The owner / manager of El Chico was Benito Collada. Research indicates he opened it in 1925. He was born in Spain and his restaurant was also a place where patrons could enjoy the entertainment and dancing as well. He tried to make it an authentic Spanish restaurant. The furniture - tables and chairs - were said to be imported from Spain.
Even art lovers would visit his place just to see the many mosaics that adorned the walls.
Todd Wright told readers of his visit to El Chico in one of a series of reviews of dancing spots in the city. He wrote that the most fascinating thing at El Chico was the food. Each menu item were specially prepared and "served with great ceremony."
Other articles have noted that Benito was known to visit Spain to find new talents for the 'revue' that his place was known for.
Even the dances that patrons could watch were authentic Spanish numbers. One was the Paso Doble and found favor with the audiences. Another Spanish dance was the Chotis. But the club did not feature the Rumba because his patrons viewed it as a 'low dance' or the tango.
Mr. Wright noted that the cover charge was reasonable and that it was not expensive for customers to spend an evening of dining and dancing.
Research also found a humorous tidbit from 1934. Restaurant owners had been trying to break an old prohibition custom of customers taking their own liquor from place to place. But clubs and restaurants tried to break this habit by starting to charge a corkage fee ($2.00 in 1934). The saw fewer and fewer patrons doing this. But along that subject, Benito Collada related an incident to Art Arthur for his "Reverting to Type" column.
It seemed that one evening a customer brought his own liquor and objected to the corkage charge. He made a long argument with Collada who insisted that he pay the fee. The patron continued to state adamantly he would not pay. But in the end, he did.
But Collada tried to be a good sport with the customer to ease the sting and made what was termed a 'very sportsmanlike gesture.' He told the customer, "Just to prove it wasn't the money but the principle of the thing. You toss a coin. If I lose, I'll return your $2.00. The customer tossed. And he lost. But he left the scene smiling.
Mr. Collada offered up a tip to restaurant diners in 1962. He was trying to get a point across to dinners that if they had two pieces of bread (and buttered as well), the patron has spoiled their appetite for the dinner. Brings to mind some restaurants that offer up their breadsticks or cheddar biscuits before a meal in this era.

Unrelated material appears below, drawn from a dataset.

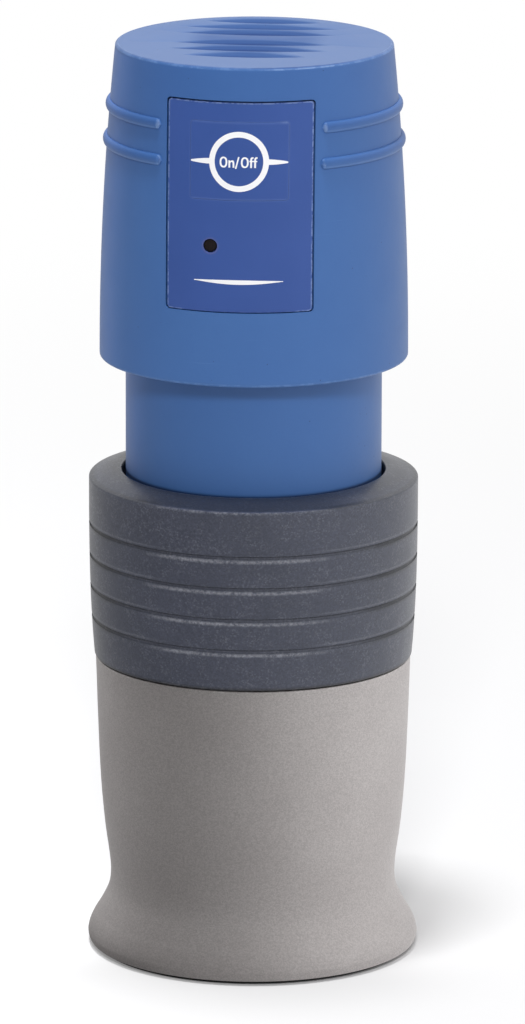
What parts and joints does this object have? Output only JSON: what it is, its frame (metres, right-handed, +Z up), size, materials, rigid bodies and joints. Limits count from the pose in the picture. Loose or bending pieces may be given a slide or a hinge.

Benito Collada closed El Chico on May 18, 1965, ending a 40 year run. He wrote a thank you and farewell note to Robert Sylvester of the Daily News explaining his reasons. One reason was taxes, not just sales taxes, but entertainment taxes. Then he cited the situation with the subways and increasing danger on the streets and the difficulty of getting a cab after midnight. He also cited growing labor issues with the employee union.